GIVEN TASK: Give back, exactly as written, the lines from the beginning of the listing through the one that contains "glazed body, the".

CAD and scene scripts
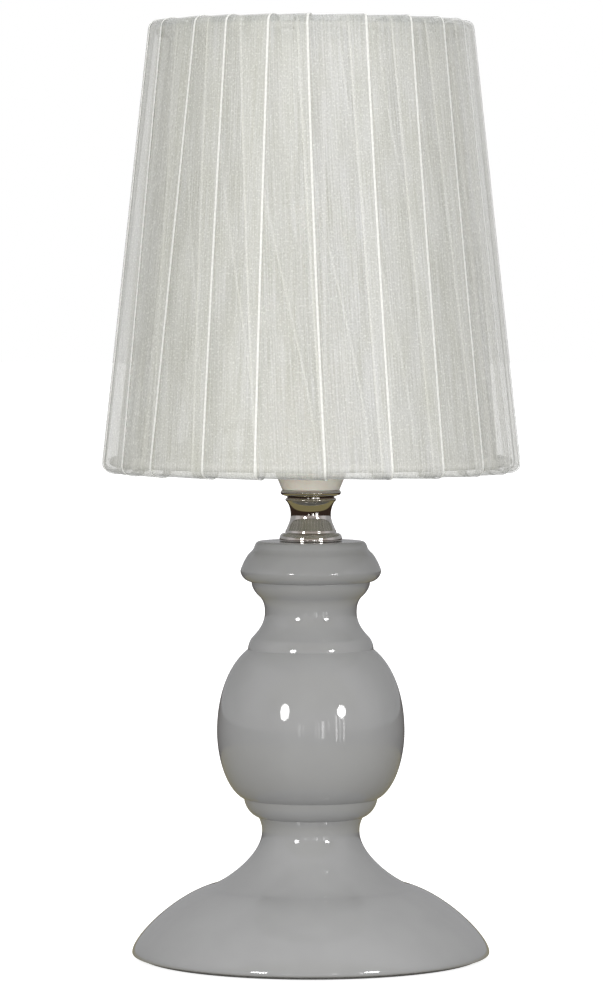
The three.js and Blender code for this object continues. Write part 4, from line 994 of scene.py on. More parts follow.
@dataclass
class CeramicBase:
    """The glazed body, the felt under it, the bush of its cord outlet and the stack on its tie tube."""

    foot_r: float = 64.6
    foot_edge_h: float = 0.8
    foot_edge_in: float = 0.9
    foot_dome_h: float = 23.7
    foot_turn_r: float = 35.8
    cove_h: float = 19.8
    waist_r: float = 17.65
    flare_h: float = 5.2
    flare_r: float = 18.9
    low_bead_r: float = 24.1
    low_bead_h: float = 6.7
    belly_r: float = 33.9
    belly_low_h: float = 24.4
    belly_high_h: float = 29.7
    high_bead_r: float = 22.7
    high_bead_h: float = 4.3
    throat_cove_h: float = 9.0
    throat_r: float = 16.6
    throat_flare_h: float = 5.4
    throat_bead_r: float = 21.4
    throat_bead_h: float = 5.6
    collar_r: float = 25.4
    collar_low_h: float = 3.9
    collar_high_h: float = 6.7
    crown_r: float = 20.1
    crown_h: float = 4.1
    crown_flat_r: float = 18.4
    mouth_r: float = 8.0
    crown_t: float = 6.0
    wall: float = 5.0
    rim_w: float = 6.4
    ledge_h: float = 14.0
    ledge_w: float = 6.5
    outlet_h: float = 7.0
    outlet_r: float = 4.4
    outlet_bore_r: float = 3.2
    bush_lip: Point = (1.0, 1.5)
    bush_seat: float = 0.05
    bush_sides: int = 48
    drill_from: float = 20.0
    ledge_slope: float = 0.54
    foot_points: int = 40

    def outside(self) -> Section:
        """Draw the outside, from the rim of the foot up to the edge of the crown."""
        z = low_of("ceramic_body")
        line = Section(self.foot_r - self.foot_edge_in, z)
        z += self.foot_edge_h
        line.corner((self.foot_r, z - self.foot_edge_h), self.foot_r, z)
        z += self.foot_dome_h
        line.bend((0, 0.21 * self.foot_dome_h), self.foot_turn_r, z, (13.5, -3.4), 30)
        z += self.cove_h
        line.bend((-5.7, 2.2), self.waist_r, z, (0, -0.425 * self.cove_h), 22)
        z += self.flare_h
        line.bend((0, 0.38 * self.flare_h), self.flare_r, z, (-1.0, -2.0), 10)
        z += self.low_bead_h
        line.bend((2.9, 0.9), self.low_bead_r, z, (-0.2, -2.7), 12)
        z += self.belly_low_h
        line.bend((6.8, 3.2), self.belly_r, z, (0, -0.36 * self.belly_low_h), 24)
        z += self.belly_high_h
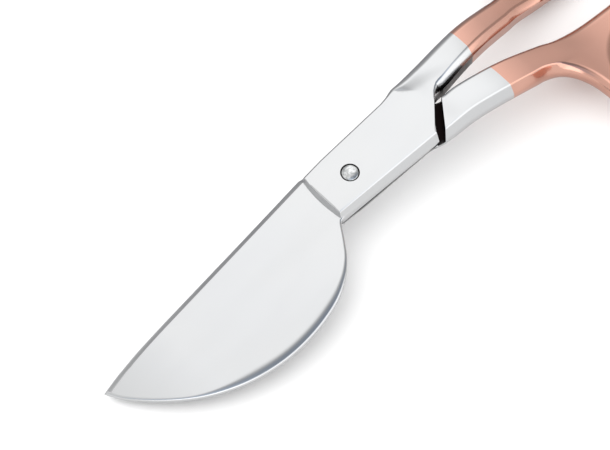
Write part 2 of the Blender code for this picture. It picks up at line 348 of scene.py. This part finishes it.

SOLUTION FOR THIS TASK:
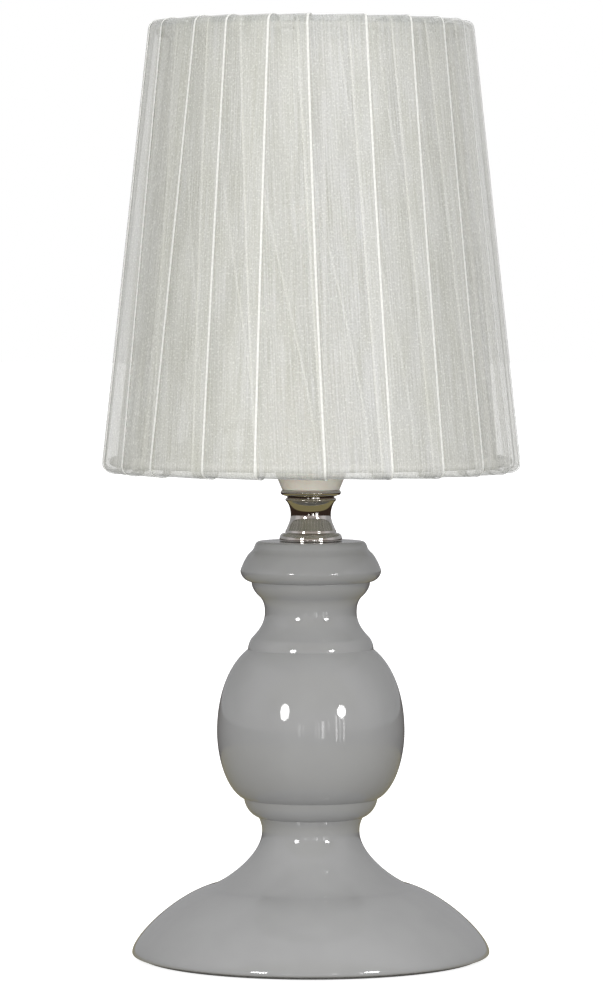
The three.js and Blender code for this object continues. Write part 4, from line 994 of scene.py on. More parts follow.
@dataclass
class CeramicBase:
    """The glazed body, the felt under it, the bush of its cord outlet and the stack on its tie tube."""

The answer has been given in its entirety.